Zynga Inc (NASDAQ:ZNGA) is a potential growth story. But just because there’s potential doesn’t mean investors should ignore the execution of key strategies by management.
How to play this game
The company’s daily-active-user and monthly-active-user figures continued to trend lower going into the second quarter of 2013. That means its social gaming strategy model has to change. When games like Farmville and Mafia Wars first appeared, the idea was to offer in-game incentives to players for inviting their friends. Regardless, if a game stinks, people will stop playing.
Previously, Zynga Inc (NASDAQ:ZNGA) used a variety of strategies to sustain growth. One of them was to pump out low budget games. The games were then marketed to gamers that were already hooked on Farmville. The company thought that it could cross-sell players from one low-end experience to another. Eventually, that failed and both investors/gamers exited in droves.
New CEO and change in direction
The good news is that we have one of the most talented executives in Silicon Valley running the company. The new CEO is Don Mattrick, and I’m impressed by what he may be able to bring to the table. According to the conference call, Mattrick set up a desk in the middle of the game development studio. And that’s so he can track the productivity and performance of his employees. This isn’t completely out of the ordinary; even Steve Jobs was known to frequently check up on his research and development teams.

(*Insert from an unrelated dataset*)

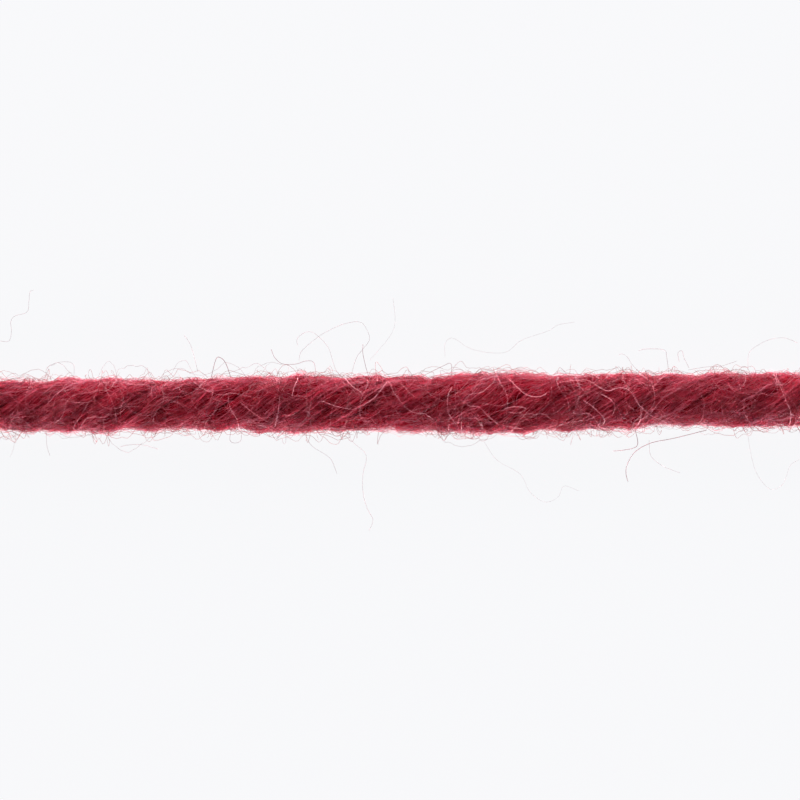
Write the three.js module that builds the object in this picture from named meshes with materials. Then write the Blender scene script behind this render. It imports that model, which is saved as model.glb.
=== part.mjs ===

Zynga Inc (NASDAQ:ZNGA) believes it can and will have titles in the top 10. The top gaming franchise is currently Candy Crush Saga. Unlike Zynga’s model of having users buy success, the Candy Crush Saga pushes players to buy expansion packs within the game. If a gamer wants to advance to the next level, he has to pay with real loot.
The monetization of mobile gaming should be taken seriously. If Candy Crush is able to sustain its current trend then the game could potentially generate $231 million in revenue per year, according to Business Insider.
The good news
So here’s the good news for Zynga Inc (NASDAQ:ZNGA). The company has approximately $2.3 billion in assets and $493 million in liabilities. So it has plenty of cash to plow into game development.
Don Mattrick does have a lot of experience developing game franchises around consoles and PC’s. So it shouldn’t be too difficult to move away from social gaming and ramp up development of multi-platform games that could work on both consoles and mobile devices.
Until the company is able to generate revenue growth and launch top franchises for Android and iOS, I would temper expectations. On the upside, it still has a revenue stream from its existing franchises along with plenty of ammunition to change the direction of the company.
Mobile gaming is an opportunity
Electronic Arts Inc. (NASDAQ:EA) has been able to grow its mobile segment by 64% year-over-year. The problem has been that console video game sales have been down for both the Xbox 360 and PlayStation 3. The console refresh will have a temporary effect on earnings, but for the most part, analysts are starting to warm up to gaming companies.